Cited Tier-A scholarship
- Pfaffenberger, B. (1982). Caste in Tamil Culture. Syracuse UP.
- Thiranagama, S. (2011). In My Mother's House. UPenn Press.
- Thiranagama, S. (2018). "The civility of strangers? Caste, ethnicity, and living together in postwar Jaffna." Ethnos.
- Silva, K.T., Sivapragasam, P.P., & Thanges, P. (2009). Casteless or Caste-blind? Dynamics of Concealed Caste Discrimination, Social Exclusion and Protest in Sri Lanka. IDSN.
- McGilvray, D. (2008). Crucible of Conflict: Tamil and Muslim Society on the East Coast of Sri Lanka. Duke UP.
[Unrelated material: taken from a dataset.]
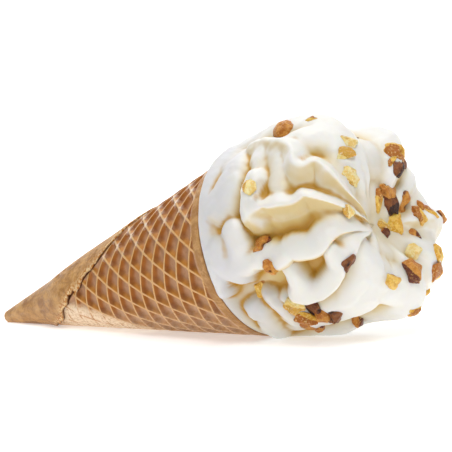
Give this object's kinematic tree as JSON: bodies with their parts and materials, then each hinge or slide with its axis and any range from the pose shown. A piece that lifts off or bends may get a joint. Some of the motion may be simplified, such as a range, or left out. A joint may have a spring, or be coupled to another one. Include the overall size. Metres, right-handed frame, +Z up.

- Tambiah, H.W. (1951). The Laws and Customs of the Tamils of Jaffna. Times of Ceylon.
- Indrapala, K. (2005). The Evolution of an Ethnic Identity: The Tamils in Sri Lanka c. 300 BCE to c. 1200 CE. South Asian Studies Centre.
- Hansard (Ceylon), Prevention of Social Disabilities Act No. 21 of 1957.
The single most common misreading of caste evidence in the Tamil record is to treat internal hierarchy as evidence that the unitary Sri Lankan state's denial of self-determination was justified. The legal test under ICCPR Art 1, GA Res 2625 (1970), the Quebec Reference (SCC 1998) and the Kosovo Advisory Opinion (ICJ 2010) does not condition self-determination on the claimant society being free of internal hierarchy. No society — Sinhala, Tamil, English, Indian, French — would meet such a test. TLTE engages caste honestly precisely because the right does not depend on hiding it.
TLTE collects no caste field. Min credit, the Council, the Witness Pass and Karuthu Vellam cohort floor (k=25, ε≤1.0 DP noise) are caste-blind by construction.
An Eelam civilisational future is caste-aware: it remembers Maviddapuram 1968, the Social Disabilities Act 1957, the Periya Purāṇam, Nandanar — and refuses to let any of them be flattened into a marketing slogan or a denial.